Robert Downey Jr's Tony Stark is a perfect stand-in for the sort of second-generation tycoon that typifies the deficit of integrity and self-effacement that have been the unfortunate legacy of America's post-World War II prosperity. Stark wants all that is glamorous and awesome about being a titan, without any of the mundane drudgery. Part of this, of course, has to do with the sort of media saturation and commodification of sexuality that is a relatively recent development in American culture. Americans do not want their titans to be mundane any more than the Tony Starks of the world themselves do. But this sort of unbridled vanity is not without its costs, not the least of which is represented by the blurring of the lines between economies of production and value creation, and those derived solely from a desire to get rich.
If it seems like I'm getting a bit doctrinaire, there is a point to it. Iron Man 2 picks up right where its predecessor left off, with Stark basking in the glory of his revelation that he is indeed Iron Man and parlaying the public's fervor into the multi-million dollar monkey-spank that is the Stark Expo. The film's message about hubris and unbridled ambition is obvious, but where things get really interesting is in the weird doubling/opposition of Gwyneth Paltrow's Pepper Potts and Scarlett Johansson's Natasha Romanoff.

As with the best mainstream comics, Favreau uses an obvious opposition, in this case Pepper's prim elegance against Romanoff's more overt sensuality, to do something surprisingly sophisticated. As Romanoff first enters the film, at this point as Stark Enterprises counsel Natalie Rushman, she projects a dark and dangerous influence over Tony's life. Over Pepper's—and the viewer's—objections, Rushman encourages Tony to give in to each of his self-indulgent whims. The results of this are rather predictable, with Tony self-destructing at his own birthday party, losing an Iron Man suit, as well as the respect of just about everyone in his life.
Had the movie played out predictably, Stark would have realized the error of his ways, rejected the sexual decadence of Rushman/Romanoff, in favor of Pepper's relentless responsibility, and ultimately defeated Ivan Vanko's robot army by tapping into the unique combination of organizational genius, bluff daring and technical wizardry that has pretty much defined his character over the years. But that isn't what happens—at least not exactly. The monkey wrench thrown into the works is at least nominally due to the film's relationship with the overall Marvel universe. The biggest surprise of the entrance of Samuel L. Jackson's entrance as Nick Fury—ignoring for a moment the incongruous casting—is the revelation that Natalie Rushman is actually S.H.I.E.L.D. agent Natasha Romanoff. Her turn as legal counsel Rushman is simply a cover that allows her to get close to Stark/Iron Man, whom Fury covets for his quasi-covert governmental goon squad.

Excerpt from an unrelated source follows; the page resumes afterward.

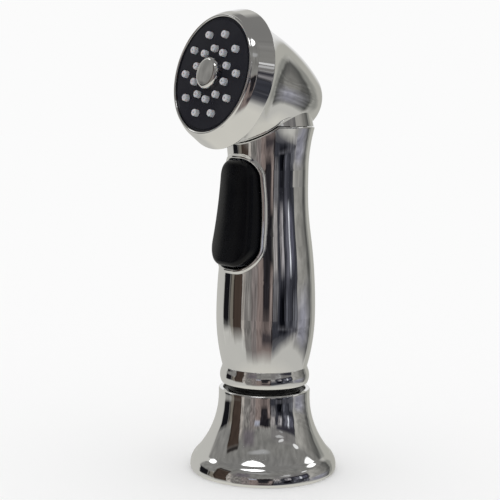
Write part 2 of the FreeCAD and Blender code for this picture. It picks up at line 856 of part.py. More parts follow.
def turned_bulb(body, name, shift, kind, before, after, **place):
    """Turn the bulb's outline, closed by the given corners before and after it, about the head axis."""
    sketch = new_sketch(body, f"{name}_outline", **place)
    corners = before + bulb_outline(shift) + after
    edges = draw_outline(sketch, corners)
    ball_edge = edges[len(before) + 1]
    if shift.value == 0:
        sketch.addConstraint(Sketcher.Constraint("PointOnObject", ball_edge, 3, -2))
    else:
        index = sketch.addConstraint(
            Sketcher.Constraint("DistanceX", -1, 1, ball_edge, 3, shift.value))
        bind(sketch, f"Constraints[{index}]", shift)
    made = feature(body, kind, name, sketch)
    made.ReferenceAxis = (sketch, ["V_Axis"])
    made.Angle = 360
    return made


def make_handle_shell():
    body = new_body("handle_shell")
    turned(body, "outside", [Corner(ZERO, d.handle_foot_height)] + handle_side(ZERO)
           + [Corner(ZERO, d.handle_top_height)])
    rim = new_sketch(body, "rim_outline", "XZ_Plane")
    draw_outline(rim, window_outline(-d.window_rim_width))
    pad(body, "rim", rim, d.belly_radius * 1.5)
    far = d.belly_radius * 2
    turned(body, "rim_face", handle_side(d.window_rim_height)
           + [Corner(far, d.handle_top_height), Corner(far, d.handle_foot_height)], kind="Groove")
    wall = d.handle_wall
    sleeve = d.collar_sleeve_radius + d.slip_fit
    bore = d.waist_radius - wall
    turned(body, "bore", polygon([
        (ZERO, d.handle_foot_height),
        (sleeve, d.handle_foot_height),
        (sleeve, d.handle_sleeve_height),
        (d.belly_radius - wall - wall / 4, d.belly_height - wall * 2),
        (d.belly_radius - wall - wall / 4, d.belly_height + wall * 3),
        (bore, d.waist_height - wall * 4),
        (bore, d.window_top_height),
        (d.handle_throat_radius, d.handle_top_height),
        (ZERO, d.handle_top_height)]), kind="Groove")
    window = new_sketch(body, "window_outline", "XZ_Plane")
    draw_outline(window, window_outline(ZERO))
    pocket(body, "window", window, d.belly_radius * 1.5, flip=True)
    fillet(body, "rim_round", d.window_rim_round, is_rim_edge)
    lip = d.head_reach
    turned_bulb(body, "saddle", d.seam_gap, "Groove",
                [Corner(ZERO, lip), Corner(ZERO, d.head_reach - d.bulb_end_depth
                                           - d.bulb_end_radius)],
                [Corner(d.bulb_front_radius + d.seam_gap, lip)],
                role="YZ_Plane", origin=(0, d.head_height, 0), turn=as_size(90) - d.head_tilt)
    fillet(body, "top_round", d.handle_top_round, is_top_edge)
    return body


def is_top_edge(edge):
    """The outer edge of the handle's top, round the shoulder and under the head."""
    start, end = edge.ParameterRange
    point = edge.valueAt((start + end) / 2)
    if edge.BoundBox.ZMin < d.window_top_height.value + d.window_rim_width.value:
        return False
    return abs(math.hypot(point.x, point.y) - handle_radius_at(point.z)) < d.running_fit.value


def is_rim_edge(edge):
    """The two edges round the raised rim's face stand proud of the handle's own side."""
    box = edge.BoundBox
    margin = d.window_rim_width.value * 2
    low = d.window_bottom_height.value - margin
    high = d.window_top_height.value + margin
    if box.YMin > 0 or box.ZMin < low or box.ZMax > high:
        return False
    start, end = edge.ParameterRange
    point = edge.valueAt((start + end) / 2)
    if point.y > 0:
        return False
    return math.hypot(point.x, point.y) > handle_radius_at(point.z) + d.window_rim_height.value / 2


def handle_radius_at(height):
    """The handle's outside radius at a height between its belly and its top."""
    rise = d.waist_height.value - d.belly_height.value
    run = d.belly_radius.value - d.waist_radius.value
    both = (rise ** 2 + run ** 2) / (2 * run)
    belly_curve = both - d.waist_curve.value
    bend = d.waist_height.value - d.waist_curve.value * rise / both
    flare_low = d.waist_height.value + d.waist_length.value
    if height < bend:
        drop = height - d.belly_height.value
        return d.belly_radius.value - belly_curve + math.sqrt(belly_curve ** 2 - drop ** 2)
    if height < d.waist_height.value:
        climb = d.waist_height.value - height
        curve = d.waist_curve.value
        return d.waist_radius.value + curve - math.sqrt(curve ** 2 - climb ** 2)
    if height < flare_low:
        return d.waist_radius.value
    flare_rise = d.handle_top_height.value - flare_low
    flare_run = d.handle_top_radius.value - d.waist_radius.value
    curve = (flare_rise ** 2 + flare_run ** 2) / (2 * flare_run)
    return d.waist_radius.value + curve - math.sqrt(curve ** 2 - (height - flare_low) ** 2)


# Waterway body: the moulded core of the handle, from the swivel socket past the check valve and the
# trigger valve to the elbow, with the two ears that hold the trigger's pin.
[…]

But setting aside this sort of comics nerd esotericism, it becomes clear that the movie can be read as something of an allegory of the early years of Obama's presidency, with Pepper Potts and Natasha Romanoff representing two seemingly opposed personae that the president has struggled to reconcile. Johansson's luridly sexual Romanoff is the equivalent of Obama as messianic world savior whose very election seemed to suggest that all the world's problems were over, while Paltrow's Pepper smacks of the pragmatic Chicago dealmaker whom everyone refused to see. What becomes clear as the film enters its third act, is that it is necessary to reconcile and harness both of these personae in order to have any hope of dealing with the enormous threat posed by Vanko and his slimy benefactor Hammer. The same can also be said of Obama as president—messianism alone cannot fix the enormous problems America faces, and yet people are bored by problem-solving pragmatism and thus it must be sexed-up a bit to make it more palatable.

If it seems like I am stretching things a bit with this analogy, consider Mickey Rourke's delightfully threatening turn as Ivan Vanko. Vanko is essentially Stark's intellectual equal and yet he is far more dangerous precisely because he is not motivated by a desire for wealth or personal glory. As Vanko sees it, men like Stark and his father placed their own personal gain ahead of the sort of selfless dedication of men like his own father and, in doing so, not only robbed him of his own personal birthright, but ultimately made the world a much less salubrious place. There are many Americans now, misguided though some of them may be, who feel a similar disgust at the sort of unbridled greed and unprincipled ambition that have come rather close to bankrupting the country.
Iron Man was the product of an America in which the greatest threat to our prosperity continued to be the foreign conflicts in which we were involved for increasingly nebulous purposes. What is perhaps most surprising about Iron Man 2 is that it avoids the predictable representation of the industrialist as unalloyed villain. Like its predecessor, Iron Man 2 is sophisticated precisely because it rejects just that sort of easy polemicism that simplifies national problems into neatly categorizable distinctions between Right and Left or Liberal and Conservative, and presents events in terms of a broadly distinguishable struggle between good and evil. And that it does so at the same time as it delightfully entertains is certainly deserving of admiration.